# START OF Information shown
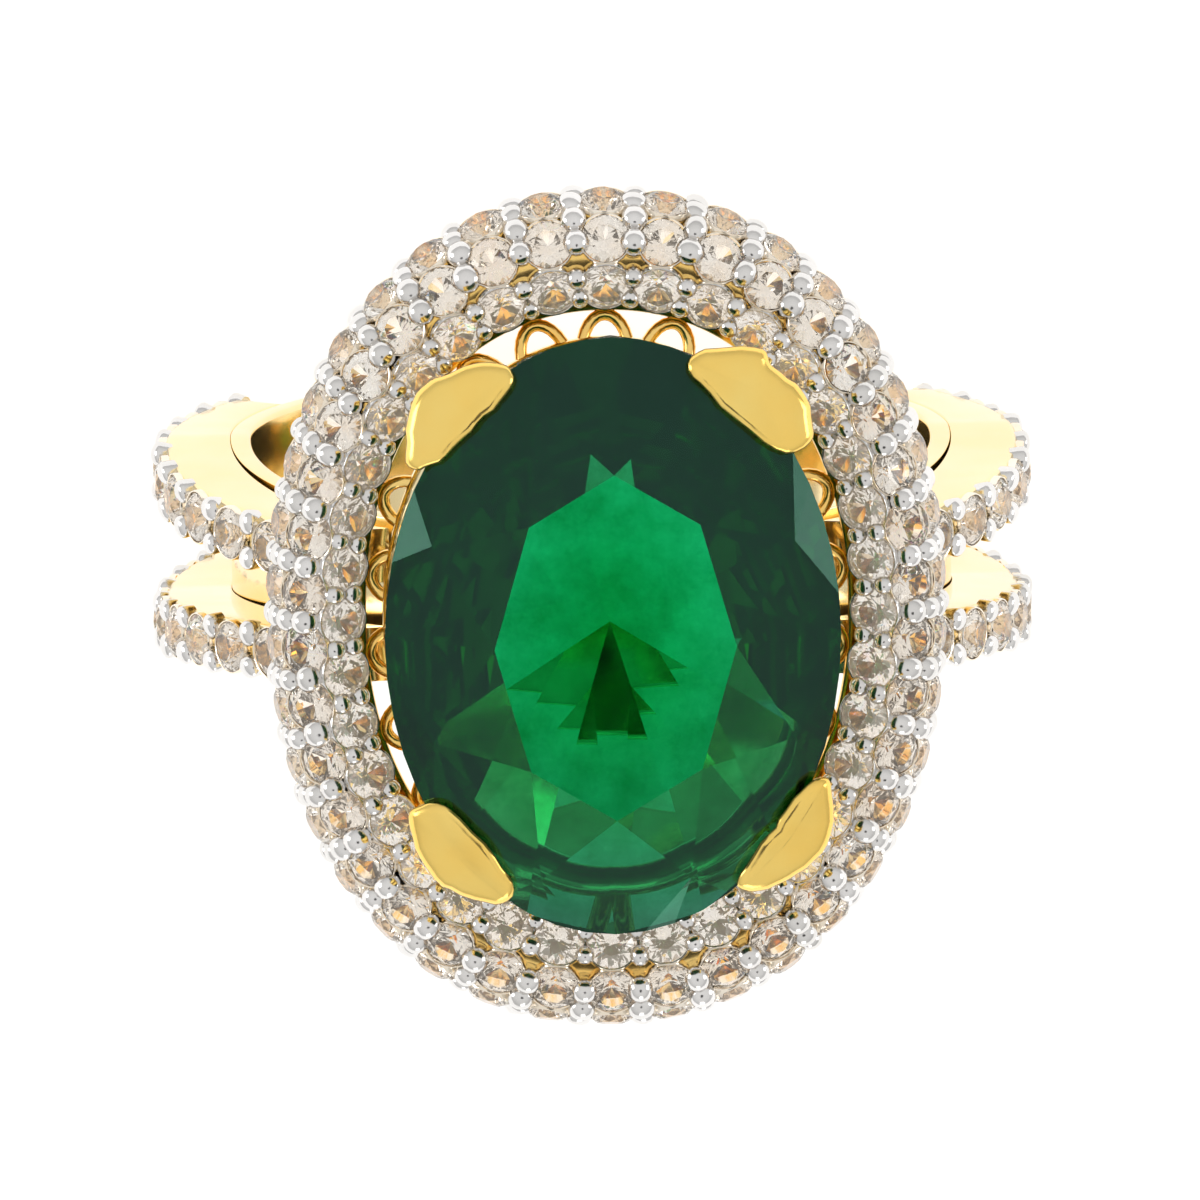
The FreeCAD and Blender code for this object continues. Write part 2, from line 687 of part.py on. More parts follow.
CLAWS = {
    "claw_north_east": CLAW_ANGLE,
    "claw_north_west": 180 - CLAW_ANGLE,
    "claw_south_west": 180 + CLAW_ANGLE,
    "claw_south_east": -CLAW_ANGLE,
}
claws = []
for name, degrees in CLAWS.items():
    body = claw(math.radians(degrees))
    body = max(body.Solids, key=lambda solid: solid.Volume)
    claws.append(body)
    add_part(name, body)

add_part("seat_rail", seat_wire.cut(claws + [stone]))
add_part("gallery_upper_rail", gallery_top.cut(claws))
add_part("gallery_lower_rail", gallery_low.cut(claws))


def gallery_posts():
    """Short posts between the two gallery rails, leaving a window between each pair."""
    posts = []
    low = rail_angles("gallery_lower_rail", GALLERY_POSTS)
    top = rail_angles("gallery_upper_rail", GALLERY_POSTS)
    for low_angle, top_angle in zip(low, top):
        start = rail_point("gallery_lower_rail", low_angle)
        end = rail_point("gallery_upper_rail", top_angle)
        post = rod(start, end, size("post_radius"))
        post = post.cut([gallery_top, gallery_low] + claws)
        if post.Solids:
            posts.append(max(post.Solids, key=lambda solid: solid.Volume))
    return Part.makeCompound(posts)


add_part("gallery_posts", gallery_posts())


def gallery_arches():
    """Small arches that reach from the upper gallery rail out to the halo's inner lip."""
    arches = []
    lip_half_length = size("crest_radius") - size("dome_in")
    lip_half_width = squash * lip_half_length
    thin = size("arch_wire_radius")
    spread = size("arch_half_width")
    level = size("gallery_top_level")
    lip_level = size("dome_level") + size("dome_rise") - size("dome_fall")
    rise = lip_level + size("arch_wire_radius") + ARCH_GAP - level
    for angle in rail_angles("gallery_upper_rail", GALLERY_ARCHES):
        foot = rail_point("gallery_upper_rail", angle)
        lip = Vector(lip_half_width * math.cos(angle), lip_half_length * math.sin(angle), level)
        reach = (lip - foot).Length - thin - ARCH_GAP
        outward = Vector(math.cos(angle) / lip_half_width, math.sin(angle) / lip_half_length, 0).normalize()
        along = Vector(-outward.y, outward.x, 0)
        line = []
        for share_along, share_out, share_up in ARCH_LINE:
            point = foot + along * (share_along * spread) + outward * (share_out * reach)
            line.append(point + Vector(0, 0, share_up * rise))
        pieces = [rod(start, end, thin) for start, end in zip(line, line[1:])]
        pieces += [Part.makeSphere(thin, point) for point in line[1:-1]]
        arch = pieces[0].fuse(pieces[1:]).cut([gallery_top] + claws)
        arches.append(max(arch.Solids, key=lambda solid: solid.Volume))
    return Part.makeCompound(arches)


add_part("gallery_arches", gallery_arches())


def seat_struts():
    """Four struts that carry the seat rail on the lower gallery rail, at the ends and sides."""
    struts = []
    for degrees in (0, 90, 180, 270):
        angle = math.radians(degrees)
        start = rail_point("gallery_lower_rail", angle)
        end = rail_point("seat_rail", angle)
        strut = rod(start, end, size("post_radius"))
        strut = strut.cut([gallery_low, seat_wire, stone])
        struts.append(max(strut.Solids, key=lambda solid: solid.Volume))
    return Part.makeCompound(struts)


add_part("seat_struts", seat_struts())


def bridge_posts():
    """Posts that stand on the finger band and carry the lower gallery rail."""
    posts = []
    band = doc.getObject("finger_band").Shape
    half_width, half_length, level = RAILS["gallery_lower_rail"]
    for side_x in (1, -1):
        for side_y in (1, -1):
            start = Vector(side_x * size("bridge_foot_x"), side_y * size("bridge_foot_y"),
                           size("bridge_foot_level"))
            angle = math.atan2(start.y / half_length, start.x / half_width)
            end = rail_point("gallery_lower_rail", angle)
            post = rod(start, end, size("bridge_radius"))
            post = post.cut([band, gallery_low, bore_disc.Shape])
            posts.append(max(post.Solids, key=lambda solid: solid.CenterOfMass.z))
    return Part.makeCompound(posts)


add_part("bridge_posts", bridge_posts())
doc.recompute()

# ---- check and write -----------------------------------------------------------------------------

for item in doc.Objects:
    if "Invalid" in item.State or "Error" in item.State:
        raise RuntimeError("%s failed: %s" % (item.Name, item.State))

os.makedirs("parts", exist_ok=True)
for part in parts:
    shape = part.Shape
    if shape.isNull() or not shape.isValid():
        raise RuntimeError("%s has no valid shape" % part.Name)
    shape.exportStep("parts/%s.step" % part.Name)
    print("%-26s solids %3d  volume %9.3f" % (part.Name, len(shape.Solids), shape.Volume))
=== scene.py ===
"""Looks of the cocktail ring: faceted stones, beaded pave, polished split shank, gallery and claws.

Everything is worked out in millimetres in the CAD frame and written to the meshes in metres.
"""
import json
import math
import random

import bpy
import numpy as np
from mathutils import Matrix, Vector, noise


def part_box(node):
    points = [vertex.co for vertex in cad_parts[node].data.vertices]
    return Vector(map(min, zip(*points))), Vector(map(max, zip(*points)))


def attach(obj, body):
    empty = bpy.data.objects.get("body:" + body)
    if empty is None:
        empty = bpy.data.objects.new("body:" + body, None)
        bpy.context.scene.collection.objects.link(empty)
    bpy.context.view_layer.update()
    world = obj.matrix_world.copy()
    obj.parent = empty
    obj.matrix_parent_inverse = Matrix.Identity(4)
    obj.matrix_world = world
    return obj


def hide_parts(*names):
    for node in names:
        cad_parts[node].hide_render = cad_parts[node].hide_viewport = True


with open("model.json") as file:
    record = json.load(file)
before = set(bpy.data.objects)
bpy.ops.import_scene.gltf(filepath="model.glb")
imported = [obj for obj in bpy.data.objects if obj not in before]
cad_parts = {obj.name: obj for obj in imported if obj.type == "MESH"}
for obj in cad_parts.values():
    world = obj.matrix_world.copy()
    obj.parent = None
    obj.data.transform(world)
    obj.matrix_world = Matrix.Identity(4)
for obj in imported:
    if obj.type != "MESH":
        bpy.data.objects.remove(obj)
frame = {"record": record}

MM = 0.001
TAU = 2 * math.pi
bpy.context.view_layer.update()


def box_mm(node):
    """A CAD node's lowest and highest corners in millimetres."""
    low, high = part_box(node)
    return Vector(low) / MM, Vector(high) / MM


# ---- driving sizes, read from the CAD frame ------------------------------------------------------

base_low = box_mm("shank_base")[0]
shell_low, shell_high = box_mm("halo_shell")
rail_low, rail_high = box_mm("halo_base_rail")
bore = frame["record"]["mounts"][0]["dims"]["r_mm"]

STONE_HALF_WIDTH = 6.0
STONE_HALF_LENGTH = 8.0
GIRDLE_LEVEL = 13.4
GIRDLE_THICKNESS = 0.3
CROWN_HEIGHT = 1.6
PAVILION_DEPTH = 3.8
TABLE_SHARE = 0.53
SQUASH = 0.793  # the halo's width over its length
FULLNESS = 2.14  # the power of the halo's oval; 2 is an ellipse
CREST_RADIUS = 9.45
DOME_IN = 1.45
DOME_OUT = 1.6
DOME_FALL = 1.3
DOME_RISE = 1.5
CREST_LEVEL = shell_high.z
DOME_LEVEL = CREST_LEVEL - DOME_RISE
LIP_LEVEL = CREST_LEVEL - DOME_FALL
SKIRT_LEVEL = shell_low.z
SHANK_RADIUS = 11.5
SHANK_RISE = base_low.z + SHANK_RADIUS
BAND_RADIUS = 9.6
MELEE = 1.34
OUTER_MELEE = 1.3
ARM_MELEE = 1.34
INNER_STONES = 36
OUTER_STONES = 38
ARM_STONES = 9
GALLERY_POSTS = 20
GALLERY_LOOPS = 22


# ---- small helpers -------------------------------------------------------------------------------

def make_piece(name, points, faces, material, smooth=True, sharp_angle=0.6):
    """A mesh object from points in millimetres, riding on the ring."""
    mesh = bpy.data.meshes.new(name)
    mesh.from_pydata([tuple(p * MM for p in point) for point in points], [], faces)
    mesh.validate()
    mesh.update()
    piece = bpy.data.objects.new(name, mesh)
    bpy.context.scene.collection.objects.link(piece)
    mesh.materials.append(material)
    if smooth:
        mesh.shade_smooth()
        mesh.set_sharp_from_angle(angle=sharp_angle)
    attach(piece, "root")
    return piece


def skin(rings, closed_path):
    """Faces over rings of equal point counts, closed round each ring."""
    points = [tuple(point) for ring in rings for point in ring]
    count = len(rings[0])
    faces = []
    last = len(rings) if closed_path else len(rings) - 1
    for i in range(last):
        k = (i + 1) % len(rings)
        for j in range(count):
            n = (j + 1) % count
            faces.append((i * count + j, i * count + n, k * count + n, k * count + j))
    if not closed_path:
        faces.append(tuple(reversed(range(count))))
        start = (len(rings) - 1) * count
        faces.append(tuple(range(start, start + count)))
    return points, faces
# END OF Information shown
__Work to do__
Write out only the lines that run from the line containing "for item in" through the line containing "for node in", both included, exactly as they appear above.

__Exercise result__
for item in doc.Objects:
    if "Invalid" in item.State or "Error" in item.State:
        raise RuntimeError("%s failed: %s" % (item.Name, item.State))

os.makedirs("parts", exist_ok=True)
for part in parts:
    shape = part.Shape
    if shape.isNull() or not shape.isValid():
        raise RuntimeError("%s has no valid shape" % part.Name)
    shape.exportStep("parts/%s.step" % part.Name)
    print("%-26s solids %3d  volume %9.3f" % (part.Name, len(shape.Solids), shape.Volume))
=== scene.py ===
"""Looks of the cocktail ring: faceted stones, beaded pave, polished split shank, gallery and claws.

Everything is worked out in millimetres in the CAD frame and written to the meshes in metres.
"""
import json
import math
import random

import bpy
import numpy as np
from mathutils import Matrix, Vector, noise


def part_box(node):
    points = [vertex.co for vertex in cad_parts[node].data.vertices]
    return Vector(map(min, zip(*points))), Vector(map(max, zip(*points)))


def attach(obj, body):
    empty = bpy.data.objects.get("body:" + body)
    if empty is None:
        empty = bpy.data.objects.new("body:" + body, None)
        bpy.context.scene.collection.objects.link(empty)
    bpy.context.view_layer.update()
    world = obj.matrix_world.copy()
    obj.parent = empty
    obj.matrix_parent_inverse = Matrix.Identity(4)
    obj.matrix_world = world
    return obj


def hide_parts(*names):
    for node in names:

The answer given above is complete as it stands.